I think there have always been major challenges in teaching writing, no matter the era. It’s a very abstract activity, at least initially, when one is trying to get a hold on ideas and feelings and translate them into words and syntax. This is tough enough for many people, not to mention 13 year olds preoccupied with life at middle school. Then layer over that the different technologies we are using today for writing: cell phones, blogs, e-mail, etc. These are definitely more engaging for students, but they also erode a lot of what traditional writing instruction emphasizes: correct use of conventions, strong organization, thorough development of ideas. Think about a lot of the emails we receive from colleagues! No wonder teachers like Lisa Mulka have such varying levels of ability in their incoming students!

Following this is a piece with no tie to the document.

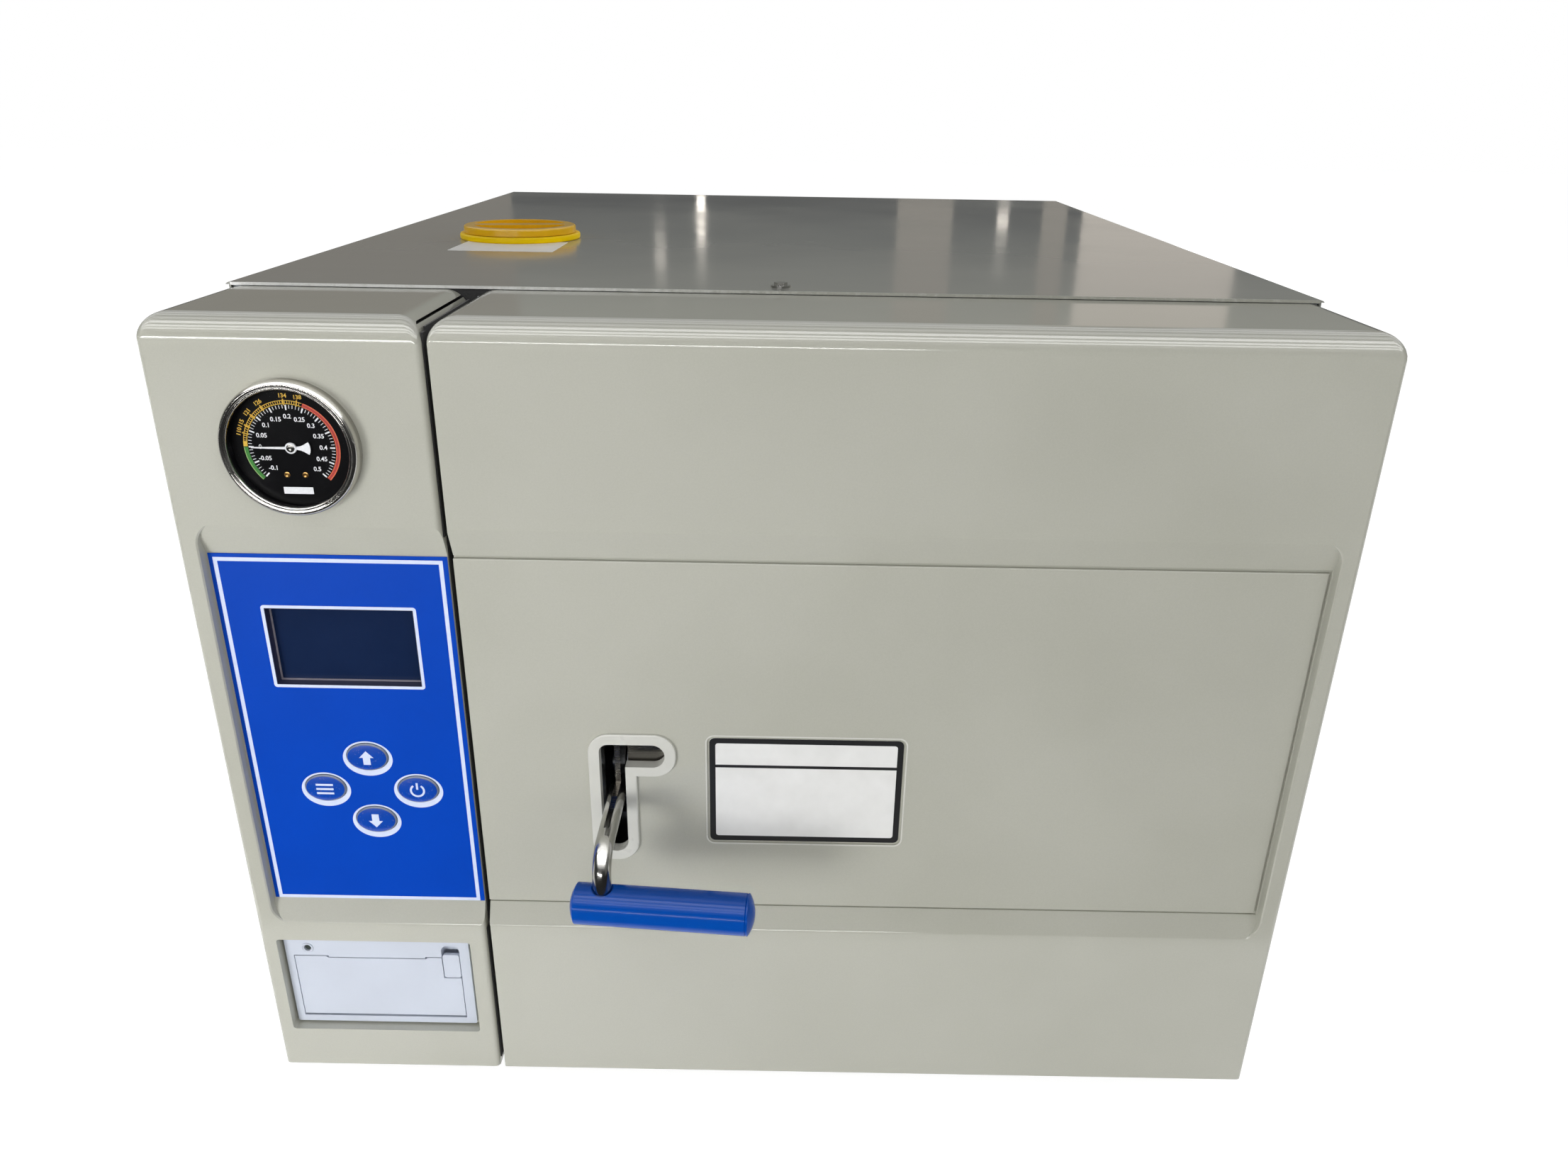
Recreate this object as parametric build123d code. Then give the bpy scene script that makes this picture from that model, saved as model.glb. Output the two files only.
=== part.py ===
from build123d import *
import math
import os

# Benchtop steam autoclave. Millimetres. Sizes are written from the front panel's lower left front
# corner: x to the right, y to the back, z up. write() moves each piece to the part's own frame:
# x centred, z = 0 under the feet, y = 0 at the middle of the overall depth, front facing -y.

# ---- driving dimensions: housing -----------------------------------------------------------
WIDTH = 600.0            # over the front mouldings
PANEL_HEIGHT = 464.0     # front mouldings, bottom to top
BODY_DEPTH = 764.0       # front face to the back edge of the cover
FOOT_HEIGHT = 12.0
SHELL_WIDTH = 134.5      # control shell, left of the door
DOOR_GAP = 3.0
FRONT_DEPTH = 90.0       # depth of the mouldings
WALL = 3.0               # moulded wall
TOP_EDGE_RADIUS = 12.0
SIDE_EDGE_RADIUS = 3.0
REAR_EDGE_RADIUS = 4.0
COVER_SHEET = 1.2
COVER_INSET = 3.0
COVER_LIFT = 0.6         # under the cover's top sheet, over the mouldings
SEAM_GAP = 5.0           # mouldings to the cover's sides, room for the door's turning corner
FRAME_SHEET = 2.5
FRAME_GAP = 7.0          # mouldings to the front frame
FIT = 0.3                # running and assembly clearance

# ---- driving dimensions: recessed fascia ---------------------------------------------------
RECESS_DROP = 104.5      # recess edge below the mouldings' top
RECESS_BOTTOM = 110.4
RECESS_SIDE = 10.0       # recess edge in from the housing's sides
RECESS_RADIUS = 12.0
RECESS_DEPTH = 6.5
RECESS_LIP = 2.5         # rounding of the recess's upper and lower edges
RECESS_EASE = 0.7        # easing of its side edges
TOP_SLOPE = 16.5         # height of the sloping band above the fascia
BOTTOM_SLOPE = 13.0
GROOVE_DEPTH = 2.0       # shadow line round the door's fascia panel
GROOVE_WIDTH = 1.6

# ---- driving dimensions: control shell -----------------------------------------------------
GAUGE_X = 66.8
GAUGE_DROP = 62.9        # gauge's axis below the mouldings' top
GAUGE_CASE_RADIUS = 31.0
BEZEL_RIM = 3.0          # bezel beyond the case
BEZEL_DEPTH = 8.0
DIAL_LEDGE = 1.6         # case beyond the dial
OVERLAY_SHEET = 0.5
OVERLAY_MARGIN = 1.0
DISPLAY_X = 74.05
DISPLAY_DROP = 54.2      # window's centre below the fascia's top
DISPLAY_WIDTH = 78.3
DISPLAY_HEIGHT = 45.2
DISPLAY_SINK = 5.0
KEY_CENTRE_X = 77.8
KEY_PLACE = 0.543        # keys' centre, up the room below the window
KEY_PITCH_X = 26.0
KEY_PITCH_Z = 20.65
KEY_RADIUS_X = 11.6
KEY_RADIUS_Z = 8.6
KEY_TRAVEL = 0.8
PRINTER_X = 10.5
PRINTER_Z = 29.7
PRINTER_WIDTH = 111.0
PRINTER_HEIGHT = 64.5
PRINTER_BODY_DEPTH = 58.0
PRINTER_EYE = 2.2        # radius of the lamp's hole
POCKET_DEPTH = 8.0
POCKET_MARGIN = 1.5
PAPER_RADIUS = 18.0
PAPER_WIDTH = 56.0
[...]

It seems to me, then, that a major challenge for teaching writing today is how to employ these new, highly engaging technologies, but still maintain consistent expectations for the quality of the writing. My 6th graders who are using Moodle for their book clubs instantly began communicating in IM language; so step one, it seems to me, is to explicitly state expectations to students for when they use such tools: no abbreviations; use complete sentences; address people’s questions/comments directly; use specific examples and ideas. A simple rubric could be created to communicate this.

The other necessary component is to montior regularly students’ use of the tools, which is no easy task, I think. It’s a lot of information that is happening all the time. Additionally, regular feedback to the students about how well they are meeting the writing-quality expectations would help them to keep focused.

Well, those are my thoughts. Thanks for a great question, Bud, and a nice follow up, Lisa. Have a great week!